** Exercise directions **
Quote exactly, and only, the lines from the one with "a countersunk mouth." down to the one with "cad_parts[node].hide_render = cad_parts[node].hide_viewport", both included.

____________

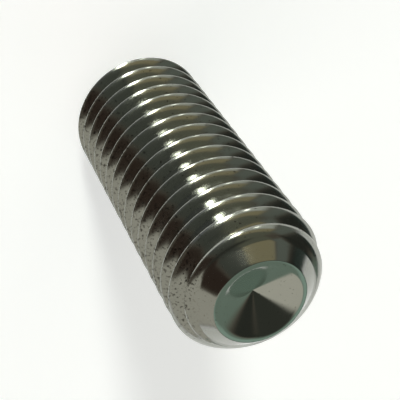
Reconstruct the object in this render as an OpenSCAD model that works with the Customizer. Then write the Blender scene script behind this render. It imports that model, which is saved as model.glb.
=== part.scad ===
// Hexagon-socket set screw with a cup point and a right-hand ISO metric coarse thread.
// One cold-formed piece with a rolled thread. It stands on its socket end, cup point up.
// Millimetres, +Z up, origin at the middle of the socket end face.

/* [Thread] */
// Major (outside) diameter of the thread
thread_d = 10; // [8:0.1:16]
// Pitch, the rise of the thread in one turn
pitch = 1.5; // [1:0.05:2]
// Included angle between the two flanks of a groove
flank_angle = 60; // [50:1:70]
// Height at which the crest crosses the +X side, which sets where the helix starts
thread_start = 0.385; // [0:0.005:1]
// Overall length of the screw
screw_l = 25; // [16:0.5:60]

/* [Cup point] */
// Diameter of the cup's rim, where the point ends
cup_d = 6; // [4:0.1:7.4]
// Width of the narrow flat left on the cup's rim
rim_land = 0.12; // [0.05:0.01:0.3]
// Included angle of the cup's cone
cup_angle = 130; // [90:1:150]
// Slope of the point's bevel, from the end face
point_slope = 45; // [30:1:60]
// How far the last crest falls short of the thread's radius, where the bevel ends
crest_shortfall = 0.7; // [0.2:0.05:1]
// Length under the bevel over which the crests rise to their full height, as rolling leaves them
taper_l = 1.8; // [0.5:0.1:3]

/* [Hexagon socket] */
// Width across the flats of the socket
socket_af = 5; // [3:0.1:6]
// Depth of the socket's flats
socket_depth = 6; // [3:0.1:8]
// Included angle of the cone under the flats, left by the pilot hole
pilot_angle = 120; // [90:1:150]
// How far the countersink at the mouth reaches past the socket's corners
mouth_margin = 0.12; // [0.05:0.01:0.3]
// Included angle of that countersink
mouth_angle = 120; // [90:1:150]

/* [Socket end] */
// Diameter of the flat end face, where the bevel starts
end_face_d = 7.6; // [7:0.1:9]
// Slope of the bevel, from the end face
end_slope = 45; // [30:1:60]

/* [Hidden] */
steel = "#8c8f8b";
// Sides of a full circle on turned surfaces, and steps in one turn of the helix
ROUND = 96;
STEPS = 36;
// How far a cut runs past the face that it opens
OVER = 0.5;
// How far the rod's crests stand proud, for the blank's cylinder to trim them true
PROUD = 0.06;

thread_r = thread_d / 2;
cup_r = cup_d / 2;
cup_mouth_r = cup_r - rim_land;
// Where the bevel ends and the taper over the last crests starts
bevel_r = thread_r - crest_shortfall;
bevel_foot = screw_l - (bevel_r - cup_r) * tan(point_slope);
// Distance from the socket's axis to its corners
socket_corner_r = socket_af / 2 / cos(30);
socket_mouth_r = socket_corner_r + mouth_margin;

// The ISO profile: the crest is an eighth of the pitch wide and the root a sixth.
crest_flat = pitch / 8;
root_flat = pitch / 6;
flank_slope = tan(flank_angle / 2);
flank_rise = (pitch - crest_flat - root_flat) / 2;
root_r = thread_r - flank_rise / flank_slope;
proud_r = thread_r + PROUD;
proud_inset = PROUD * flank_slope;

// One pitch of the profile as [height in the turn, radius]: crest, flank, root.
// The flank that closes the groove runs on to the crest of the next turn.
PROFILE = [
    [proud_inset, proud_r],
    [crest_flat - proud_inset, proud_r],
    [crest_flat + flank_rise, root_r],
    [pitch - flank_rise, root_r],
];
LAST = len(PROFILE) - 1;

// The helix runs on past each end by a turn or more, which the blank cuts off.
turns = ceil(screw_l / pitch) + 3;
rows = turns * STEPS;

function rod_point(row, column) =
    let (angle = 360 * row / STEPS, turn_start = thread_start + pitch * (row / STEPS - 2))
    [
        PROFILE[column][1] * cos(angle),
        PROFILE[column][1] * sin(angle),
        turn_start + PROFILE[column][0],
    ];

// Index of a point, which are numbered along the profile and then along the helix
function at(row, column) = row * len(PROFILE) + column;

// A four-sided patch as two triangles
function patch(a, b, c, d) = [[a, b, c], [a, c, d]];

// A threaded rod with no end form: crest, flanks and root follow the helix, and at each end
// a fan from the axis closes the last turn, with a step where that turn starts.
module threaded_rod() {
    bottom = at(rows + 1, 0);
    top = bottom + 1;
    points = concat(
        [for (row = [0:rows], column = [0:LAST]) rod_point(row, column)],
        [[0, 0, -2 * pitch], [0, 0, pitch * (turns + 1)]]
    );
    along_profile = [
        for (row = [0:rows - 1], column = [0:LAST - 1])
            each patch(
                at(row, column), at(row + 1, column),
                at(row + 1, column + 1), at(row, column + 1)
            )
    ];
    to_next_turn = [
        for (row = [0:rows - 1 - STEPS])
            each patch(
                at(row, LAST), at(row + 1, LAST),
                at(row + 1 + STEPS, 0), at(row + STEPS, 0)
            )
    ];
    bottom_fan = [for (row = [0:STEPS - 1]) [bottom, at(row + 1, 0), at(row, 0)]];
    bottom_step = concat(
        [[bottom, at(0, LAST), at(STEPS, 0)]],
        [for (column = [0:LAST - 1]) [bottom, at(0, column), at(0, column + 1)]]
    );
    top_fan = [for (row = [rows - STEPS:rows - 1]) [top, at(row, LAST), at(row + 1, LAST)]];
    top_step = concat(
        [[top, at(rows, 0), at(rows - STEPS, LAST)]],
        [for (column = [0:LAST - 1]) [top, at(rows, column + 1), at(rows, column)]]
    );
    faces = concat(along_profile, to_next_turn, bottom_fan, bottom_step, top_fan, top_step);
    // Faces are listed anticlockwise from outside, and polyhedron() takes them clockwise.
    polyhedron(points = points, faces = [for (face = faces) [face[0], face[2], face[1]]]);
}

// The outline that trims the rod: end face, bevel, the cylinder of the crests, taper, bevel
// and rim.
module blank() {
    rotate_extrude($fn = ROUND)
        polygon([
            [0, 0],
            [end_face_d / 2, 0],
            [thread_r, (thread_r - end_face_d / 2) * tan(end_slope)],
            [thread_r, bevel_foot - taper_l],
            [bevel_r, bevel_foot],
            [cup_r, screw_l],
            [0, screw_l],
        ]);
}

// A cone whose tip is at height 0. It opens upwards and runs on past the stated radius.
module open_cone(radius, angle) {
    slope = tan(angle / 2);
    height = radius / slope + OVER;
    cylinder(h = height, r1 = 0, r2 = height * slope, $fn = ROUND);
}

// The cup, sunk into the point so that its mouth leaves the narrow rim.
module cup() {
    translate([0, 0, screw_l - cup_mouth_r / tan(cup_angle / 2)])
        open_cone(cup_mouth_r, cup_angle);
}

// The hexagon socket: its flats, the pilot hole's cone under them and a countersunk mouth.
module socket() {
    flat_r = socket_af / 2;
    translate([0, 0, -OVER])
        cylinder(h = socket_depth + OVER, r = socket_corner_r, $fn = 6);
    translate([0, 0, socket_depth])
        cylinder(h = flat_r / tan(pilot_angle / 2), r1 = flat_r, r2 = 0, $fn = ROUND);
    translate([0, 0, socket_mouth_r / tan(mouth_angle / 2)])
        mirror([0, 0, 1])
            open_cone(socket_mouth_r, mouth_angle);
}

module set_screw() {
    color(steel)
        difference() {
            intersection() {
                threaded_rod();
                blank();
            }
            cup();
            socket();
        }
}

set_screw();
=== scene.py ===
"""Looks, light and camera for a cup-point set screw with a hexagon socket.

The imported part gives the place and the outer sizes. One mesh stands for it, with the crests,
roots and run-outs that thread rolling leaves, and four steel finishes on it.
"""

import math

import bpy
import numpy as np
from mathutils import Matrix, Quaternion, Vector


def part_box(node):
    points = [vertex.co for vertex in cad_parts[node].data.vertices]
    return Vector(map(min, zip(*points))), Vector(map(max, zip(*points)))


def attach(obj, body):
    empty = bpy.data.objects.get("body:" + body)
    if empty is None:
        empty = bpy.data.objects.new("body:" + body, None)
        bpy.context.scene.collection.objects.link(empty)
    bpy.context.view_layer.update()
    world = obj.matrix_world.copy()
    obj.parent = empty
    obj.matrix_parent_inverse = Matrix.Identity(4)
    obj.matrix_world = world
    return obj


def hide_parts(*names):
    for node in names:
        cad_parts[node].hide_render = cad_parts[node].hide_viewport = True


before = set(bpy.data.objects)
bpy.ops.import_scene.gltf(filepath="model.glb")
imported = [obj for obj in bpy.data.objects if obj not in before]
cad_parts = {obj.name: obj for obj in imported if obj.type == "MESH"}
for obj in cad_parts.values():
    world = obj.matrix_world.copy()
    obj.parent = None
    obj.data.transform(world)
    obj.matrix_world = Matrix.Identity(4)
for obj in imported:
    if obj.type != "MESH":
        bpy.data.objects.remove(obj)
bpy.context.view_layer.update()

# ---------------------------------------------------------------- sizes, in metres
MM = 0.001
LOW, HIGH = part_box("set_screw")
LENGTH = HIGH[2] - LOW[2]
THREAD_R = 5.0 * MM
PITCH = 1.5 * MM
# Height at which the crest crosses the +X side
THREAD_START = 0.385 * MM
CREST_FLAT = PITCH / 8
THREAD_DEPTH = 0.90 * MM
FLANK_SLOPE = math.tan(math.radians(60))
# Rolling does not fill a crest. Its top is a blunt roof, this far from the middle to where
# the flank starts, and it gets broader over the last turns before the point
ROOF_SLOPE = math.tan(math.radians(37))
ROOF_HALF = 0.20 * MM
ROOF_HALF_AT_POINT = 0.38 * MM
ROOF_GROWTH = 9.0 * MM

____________

** Result of this task **
// The hexagon socket: its flats, the pilot hole's cone under them and a countersunk mouth.
module socket() {
    flat_r = socket_af / 2;
    translate([0, 0, -OVER])
        cylinder(h = socket_depth + OVER, r = socket_corner_r, $fn = 6);
    translate([0, 0, socket_depth])
        cylinder(h = flat_r / tan(pilot_angle / 2), r1 = flat_r, r2 = 0, $fn = ROUND);
    translate([0, 0, socket_mouth_r / tan(mouth_angle / 2)])
        mirror([0, 0, 1])
            open_cone(socket_mouth_r, mouth_angle);
}

module set_screw() {
    color(steel)
        difference() {
            intersection() {
                threaded_rod();
                blank();
            }
            cup();
            socket();
        }
}

set_screw();
=== scene.py ===
"""Looks, light and camera for a cup-point set screw with a hexagon socket.

The imported part gives the place and the outer sizes. One mesh stands for it, with the crests,
roots and run-outs that thread rolling leaves, and four steel finishes on it.
"""

import math

import bpy
import numpy as np
from mathutils import Matrix, Quaternion, Vector


def part_box(node):
    points = [vertex.co for vertex in cad_parts[node].data.vertices]
    return Vector(map(min, zip(*points))), Vector(map(max, zip(*points)))


def attach(obj, body):
    empty = bpy.data.objects.get("body:" + body)
    if empty is None:
        empty = bpy.data.objects.new("body:" + body, None)
        bpy.context.scene.collection.objects.link(empty)
    bpy.context.view_layer.update()
    world = obj.matrix_world.copy()
    obj.parent = empty
    obj.matrix_parent_inverse = Matrix.Identity(4)
    obj.matrix_world = world
    return obj


def hide_parts(*names):
    for node in names:
        cad_parts[node].hide_render = cad_parts[node].hide_viewport = True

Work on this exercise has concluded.